If the test results for the latest AMD processors are accurate...Intel is in trouble. I've historically been an Intel guy myself, but my next build will most likely be AMD
 
I just built my first gaming pc and went with the AMD ryzen 3600 with a rtx 2060 on a tomahawk 450b max. Run great, looks great, performs great. Couldnt be happier
 
Intel is an industry standard, but I've used AMD processors far more. My current setup is running an AMD Ryzen processor with 8 GB ram, buffered, and a NVMe SSD used to run the OS exclusively. I have never had it slow down with what I use it for and it runs quickly and efficiently.
 
Intel is an industry standard, but I've used AMD processors far more. My current setup is running an AMD Ryzen processor with 8 GB ram, buffered, and a NVMe SSD used to run the OS exclusively. I have never had it slow down with what I use it for and it runs quickly and efficiently.
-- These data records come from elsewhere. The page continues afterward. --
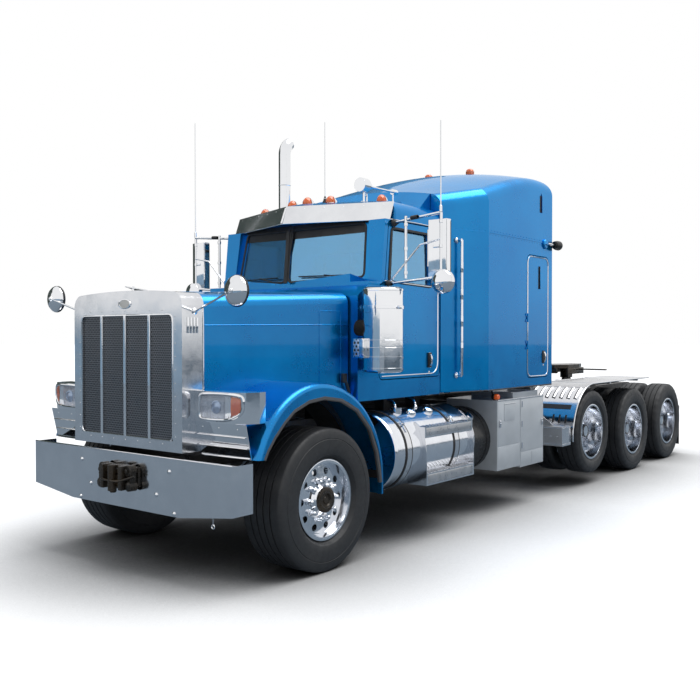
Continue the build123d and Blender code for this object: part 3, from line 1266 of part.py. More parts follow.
with BuildPart() as side_steps:
    front, rear = STEP_BOX_FRONT + 60, STEP_BOX_REAR - 70
    block(STEP_BOX_INNER, STEP_BOX_OUTER, STEP_BOX_FRONT, STEP_BOX_REAR, STEP_BOX_LOW, STEP_BOX_TOP)
    block(STEP_BOX_INNER, STEP_BOX_INNER + 50, front, rear, STEP_BOX_TOP, STEP_ARM_TOP)
    block(RAIL_HALF + SEAT_GAP, STEP_BOX_INNER, front, rear, RAIL_BOTTOM + 10, STEP_ARM_TOP)
    with BuildSketch(front_plane(front)):
        with BuildLine():
            Polyline(
                (STEP_BOX_INNER + 50, STEP_BOX_TOP), (GUSSET_REACH, STEP_BOX_TOP),
                (STEP_BOX_INNER + 50, GUSSET_TOP), close=True,
            )
        make_face()
    extrude(amount=-GUSSET_SHEET)
    mirror(about=Plane.YZ)
save(side_steps, "side_steps")

# ---- fifth wheel -------------------------------------------------------------------------------
FIFTH_STATION = 6020.0
FIFTH_PIVOT_Z = 1230.0
FIFTH_TOP = 1352.0
FIFTH_PLATE = 45.0
FIFTH_HALF = 450.0
FIFTH_FRONT = FIFTH_STATION - 330.0
FIFTH_REAR = FIFTH_STATION + 520.0
FIFTH_PIN_R = 28.0
KINGPIN_SLOT_R = 26.0
PIVOT_HALF = 330.0
PIVOT_THICK = 40.0
THROAT_HALF = 190.0
FIFTH_HANDLE_X = 830.0

with BuildPart() as fifth_base:
    block(-RAIL_HALF, RAIL_HALF, FIFTH_STATION - 380, FIFTH_STATION + 380, RAIL_TOP, RAIL_TOP + 14)
    for _, sign in SIDES:
        foot, head = RAIL_TOP + 14, FIFTH_PIVOT_Z + 40
        ears = ((-150, foot), (150, foot), (60, head), (-60, head))
        points = tuple((FIFTH_STATION + s, z) for s, z in ears)
        extrude(to_extrude=side_shape(sign * PIVOT_HALF, points), amount=sign * PIVOT_THICK)
    rod(
        (-500, FIFTH_STATION, FIFTH_PIVOT_Z), (500, FIFTH_STATION, FIFTH_PIVOT_Z), FIFTH_PIN_R + SEAT_GAP,
        mode=Mode.SUBTRACT,
    )
save(fifth_base, "fifth_base")

with BuildPart() as fifth_plate:
    with BuildSketch(plan_plane(FIFTH_TOP - FIFTH_PLATE)):
        with BuildLine():
            Polyline(
                (-FIFTH_HALF + 120, FIFTH_FRONT), (FIFTH_HALF - 120, FIFTH_FRONT),
                (FIFTH_HALF, FIFTH_FRONT + 170),
                (FIFTH_HALF, FIFTH_STATION + 190), (FIFTH_HALF - 110, FIFTH_REAR), (THROAT_HALF, FIFTH_REAR),
                (KINGPIN_SLOT_R, FIFTH_STATION + 110), (KINGPIN_SLOT_R, FIFTH_STATION),
                (-KINGPIN_SLOT_R, FIFTH_STATION), (-KINGPIN_SLOT_R, FIFTH_STATION + 110),
                (-THROAT_HALF, FIFTH_REAR), (110 - FIFTH_HALF, FIFTH_REAR),
                (-FIFTH_HALF, FIFTH_STATION + 190),
                (-FIFTH_HALF, FIFTH_FRONT + 170), close=True,
            )
        make_face()
        with Locations((0, FIFTH_STATION)):
            Circle(KINGPIN_SLOT_R, mode=Mode.SUBTRACT)
    extrude(amount=FIFTH_PLATE)
    for _, sign in SIDES:
        inner = PIVOT_HALF + PIVOT_THICK + 6
        block(
            sign * inner, sign * (inner + 30), FIFTH_STATION - 70, FIFTH_STATION + 70,
            FIFTH_PIVOT_Z - 50, FIFTH_TOP - FIFTH_PLATE,
        )
        inner = PIVOT_HALF - 6
        block(
            sign * inner, sign * (inner - 30), FIFTH_STATION - 70, FIFTH_STATION + 70,
            FIFTH_PIVOT_Z - 50, FIFTH_TOP - FIFTH_PLATE,
        )
        rod(
            (sign * (PIVOT_HALF - 36), FIFTH_STATION, FIFTH_PIVOT_Z),
            (sign * (PIVOT_HALF + PIVOT_THICK + 36), FIFTH_STATION, FIFTH_PIVOT_Z), FIFTH_PIN_R,
        )
    station, z = FIFTH_STATION + 200, FIFTH_TOP - 67
    rod((300, station, z), (FIFTH_HANDLE_X, station, z), 9)
    block(280, 310, station - 20, station + 20, z - 15, FIFTH_TOP - FIFTH_PLATE)
save(fifth_plate, "fifth_plate")

# ---- tail: lamp bar and mud flaps --------------------------------------------------------------
TAIL_BAR_HALF = 1170.0
TAIL_BAR_LOW = 640.0
TAIL_BAR_HIGH = 700.0
FLAP_THICK = 12.0
FLAP_INNER = 620.0
FLAP_OUTER = 1165.0
FLAP_LOW = 130.0

with BuildPart() as tail_bar:
    front = FLAP_REAR - FLAP_THICK - 50
    block(-TAIL_BAR_HALF, TAIL_BAR_HALF, front, FLAP_REAR - FLAP_THICK, TAIL_BAR_LOW, TAIL_BAR_HIGH)
    block(-RAIL_HALF, RAIL_HALF, RAIL_REAR, front, TAIL_BAR_LOW, RAIL_TOP)
    for _, sign in SIDES:
        block(
            sign * FLAP_INNER, sign * FLAP_OUTER, FLAP_REAR - FLAP_THICK, FLAP_REAR, FLAP_LOW, TAIL_BAR_HIGH,
        )
save(tail_bar, "tail_bar")

# ---- exhaust stack, antennas, beacons, grab bars, work lamps -----------------------------------
STACK_X = -1110.0
STACK_STATION = 2030.0
STACK_R = 63.5
STACK_TOP = 3900.0
STACK_LOW = 1155.0
STACK_ELBOW_R = 52.0
STACK_BEND_R = 150.0

with BuildPart() as exhaust_stack:
    turn = STACK_BEND_R
    with BuildLine(Plane(origin=(STACK_X, FRONT_AXLE_Y, 0), x_dir=(0, 1, 0), z_dir=(1, 0, 0))) as path:
        Line((STACK_STATION, STACK_LOW), (STACK_STATION, STACK_TOP - turn - STACK_R))
        bend = radians(60)
        start = STACK_TOP - turn - STACK_R
        end = (STACK_STATION + turn * (1 - cos(bend)), start + turn * sin(bend))
        RadiusArc((STACK_STATION, start), end, turn)
    with BuildSketch(plan_plane(STACK_LOW)):
        with Locations((STACK_X, STACK_STATION)):
            Circle(STACK_R)
    sweep(path=path.line)
    inner = RAIL_FLANGE - RAIL_HALF
    rod((STACK_X, STACK_STATION, STACK_LOW), (inner, STACK_STATION, STACK_LOW), STACK_ELBOW_R)
    block(RAIL_FLANGE - RAIL_HALF, -RAIL_HALF, STACK_STATION - 30, STACK_STATION + 30, RAIL_TOP, STACK_LOW)
    for z in (1700, 2600):
        block(STACK_X, -(SLEEPER_FRONT_HALF + 50), STACK_STATION - 25, STACK_STATION + 25, z - 20, z + 20)
    add(sleeper_shell.part, mode=Mode.SUBTRACT)
save(exhaust_stack, "exhaust_stack")

# ---- roof lamps, beacons, horn, antennas and grab bar ------------------------------------------
BEACON_X = 275.0
BEACON_STATION = 3590.0
BEACON_R = 50.0
BEACON_LOW = SLEEPER_ROOF[-1][1] - 30
BEACON_TOP = 3610.0

with BuildPart() as roof_lamps:
    for x, station in ROOF_LAMPS:
        foot = roof_height(x)
        block(
            x - LAMP_HALF[0], x + LAMP_HALF[0], station - LAMP_HALF[1], station + LAMP_HALF[1],
            foot - LAMP_SUNK, foot + LAMP_TALL,
        )
    for _, sign in SIDES:
        x = sign * BEACON_X
        rod((x, BEACON_STATION, BEACON_LOW), (x, BEACON_STATION, BEACON_TOP), BEACON_R)
    add(cab_shell.part, mode=Mode.SUBTRACT)
    add(sleeper_shell.part, mode=Mode.SUBTRACT)
save(roof_lamps, "roof_lamps")

HORN_X = 520.0
HORN_STATION = 1300.0
HORN_Z = 3080.0
HORN_R = 62.0
HORN_END = 480.0               # from the bell's foot back to the end of the trumpet
ANTENNA_X = -400.0
ANTENNA_STATION = CAB_REAR - 40.0
ANTENNA_FOOT = ROOF_TOP + 40.0

with BuildPart() as roof_fittings:
    post_foot = roof_height(HORN_X) - 20
    rod((HORN_X, HORN_STATION, post_foot), (HORN_X, HORN_STATION, post_foot + 34), 30)
    rod((HORN_X, HORN_STATION, post_foot), (HORN_X, HORN_STATION, HORN_Z), 10)
    rod((HORN_X, HORN_STATION - 60, HORN_Z), (HORN_X, HORN_STATION + 30, HORN_Z), HORN_R)
    rod((HORN_X, HORN_STATION + 30, HORN_Z), (HORN_X, HORN_STATION + 90, HORN_Z), 30)
    rod((HORN_X, HORN_STATION + 90, HORN_Z), (HORN_X, HORN_STATION + HORN_END, HORN_Z), 11)
    end = HORN_STATION + HORN_END
    rod((HORN_X, end - 40, HORN_Z), (HORN_X, end + 20, HORN_Z), 26)
    rod((HORN_X, end - 30, post_foot), (HORN_X, end - 30, HORN_Z), 8)
    rod((ANTENNA_X, ANTENNA_STATION, ANTENNA_FOOT), (ANTENNA_X, ANTENNA_STATION, ANTENNA_FOOT + 150), 14)
    rod((ANTENNA_X, ANTENNA_STATION, ANTENNA_FOOT), (ANTENNA_X, ANTENNA_STATION, ANTENNA_TOP), ANTENNA_R)
    add(cab_shell.part, mode=Mode.SUBTRACT)
save(roof_fittings, "roof_fittings")

GRAB_X = 1075.0
GRAB_STATION = 2070.0
GRAB_LOW = 1366.0
GRAB_TOP = 2622.0
GRAB_R = 15.0
WORK_LAMP = (1170.0, 3620.0, 2708.0)         # x of the sleeper's side, station, height
WORK_LAMP_R = 45.0

with BuildPart() as grab_bars:
    rod((GRAB_X, GRAB_STATION, GRAB_LOW), (GRAB_X, GRAB_STATION, GRAB_TOP), GRAB_R)
    for z in (GRAB_LOW, GRAB_TOP):
        rod((GRAB_X, GRAB_STATION, z), (SLEEPER_FRONT_HALF + 50, GRAB_STATION, z), GRAB_R)
    for _, sign in SIDES:
        x, station, z = WORK_LAMP
        rod((sign * x, station, z), (sign * (x + 40), station, z), 12)
        rod((sign * x, station, z), (sign * (x + 10), station, z), WORK_LAMP_R)
        rod((sign * (x + 40), station - 12, z), (sign * (x + 40), station + 210, z), 12)
        rod((sign * (x + 40), station + 200, z), (sign * (x + 40), station + 260, z), WORK_LAMP_R)
    add(sleeper_shell.part, mode=Mode.SUBTRACT)
save(grab_bars, "grab_bars")
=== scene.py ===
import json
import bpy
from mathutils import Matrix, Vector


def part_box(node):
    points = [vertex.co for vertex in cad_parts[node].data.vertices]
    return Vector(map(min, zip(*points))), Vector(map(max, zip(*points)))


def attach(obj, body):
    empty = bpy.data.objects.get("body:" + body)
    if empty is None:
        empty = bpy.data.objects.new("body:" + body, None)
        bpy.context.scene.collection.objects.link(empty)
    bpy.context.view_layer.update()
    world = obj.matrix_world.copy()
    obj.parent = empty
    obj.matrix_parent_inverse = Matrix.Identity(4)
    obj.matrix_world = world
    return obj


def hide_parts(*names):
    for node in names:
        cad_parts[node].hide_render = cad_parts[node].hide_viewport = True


bl_info = {
    "name": "Truck tractor dressing",
    "version": (1, 0, 0),
    "blender": (4, 5, 0),
    "location": "3D View > Sidebar > Truck",
    "description": "Finishes, treaded tyres, lamps, trim, cab fittings and a stage for the packed truck tractor",
    "category": "Object",
}

from math import atan2, cos, pi, radians, sin, sqrt

import bmesh
import bpy
from mathutils import Vector

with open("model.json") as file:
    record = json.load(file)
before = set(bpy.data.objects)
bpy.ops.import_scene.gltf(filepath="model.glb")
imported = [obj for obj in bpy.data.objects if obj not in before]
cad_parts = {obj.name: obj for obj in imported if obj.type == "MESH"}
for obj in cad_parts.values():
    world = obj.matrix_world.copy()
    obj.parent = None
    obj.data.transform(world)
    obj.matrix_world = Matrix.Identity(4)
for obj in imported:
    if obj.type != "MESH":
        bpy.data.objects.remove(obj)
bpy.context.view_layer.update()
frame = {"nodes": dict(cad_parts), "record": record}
NODES = frame["nodes"]
FRONT_AXLE = (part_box("tyre_front_left")[0].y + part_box("tyre_front_left")[1].y) / 2
SIDES = (("left", 1), ("right", -1))
REAR_AXLES = (                 # name, distance behind the front axle, tyre radius, axle height
    ("lift", 4.850, 0.485, 0.610),
    ("mid", 6.205, 0.527, 0.527),
    ("tail", 7.560, 0.527, 0.527),
)
FRONT_RADIUS = 0.530           # front tyre
FRONT_FLANGE, REAR_FLANGE = 0.2985, 0.323
LUG_CIRCLE = 0.1429
ACROSS, BACK, UP, AHEAD = (1, 0, 0), (0, 1, 0), (0, 0, 1), (0, -1, 0)


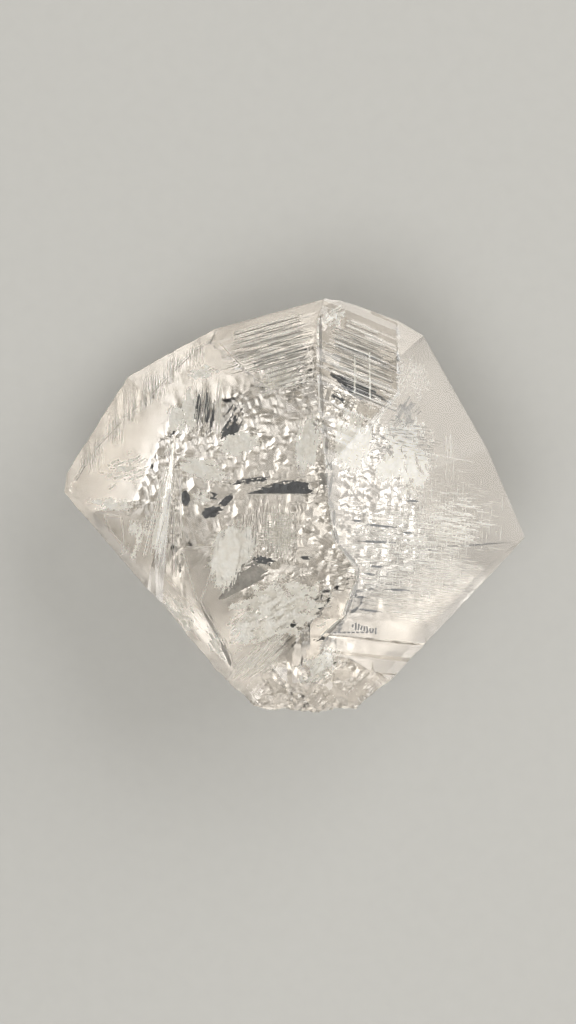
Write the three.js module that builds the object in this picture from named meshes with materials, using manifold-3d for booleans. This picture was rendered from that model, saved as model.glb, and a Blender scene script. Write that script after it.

Nice, my current set up is I5-8600 8GB RAM, 1050ti 4GB and a 250 GB ssd. My next build I am wanting to do is an AMD Ryzen with NVMe ssd but have to wait when I have extra money
 
I've used AMD most of the time and has been pretty good... Though my current gaming laptop has Intel. But is an older one. So not like I can say too many bad things about it.
 
Nice, my current set up is I5-8600 8GB RAM, 1050ti 4GB and a 250 GB ssd. My next build I am wanting to do is an AMD Ryzen with NVMe ssd but have to wait when I have extra money
Understandable, building a quality PC is not a cheap endeavor. Using a dedicated SSD on a NVMe or M.2 connection to exclusively run your OS certainly helps speed up your operating performance. I use a sperate SSD on a SATA III connection for everything else other the the OS. If you're open to trying new hardware, I've been recently trying out the SK Hynix S31/P31 SSDs and I've been pretty satisfied with their performance, and they're a good price too.
 
Understandable, building a quality PC is not a cheap endeavor. Using a dedicated SSD on a NVMe or M.2 connection to exclusively run your OS certainly helps speed up your operating performance. I use a sperate SSD on a SATA III connection for everything else other the the OS. If you're open to trying new hardware, I've been recently trying out the SK Hynix S31/P31 SSDs and I've been pretty satisfied with their performance, and they're a good price too.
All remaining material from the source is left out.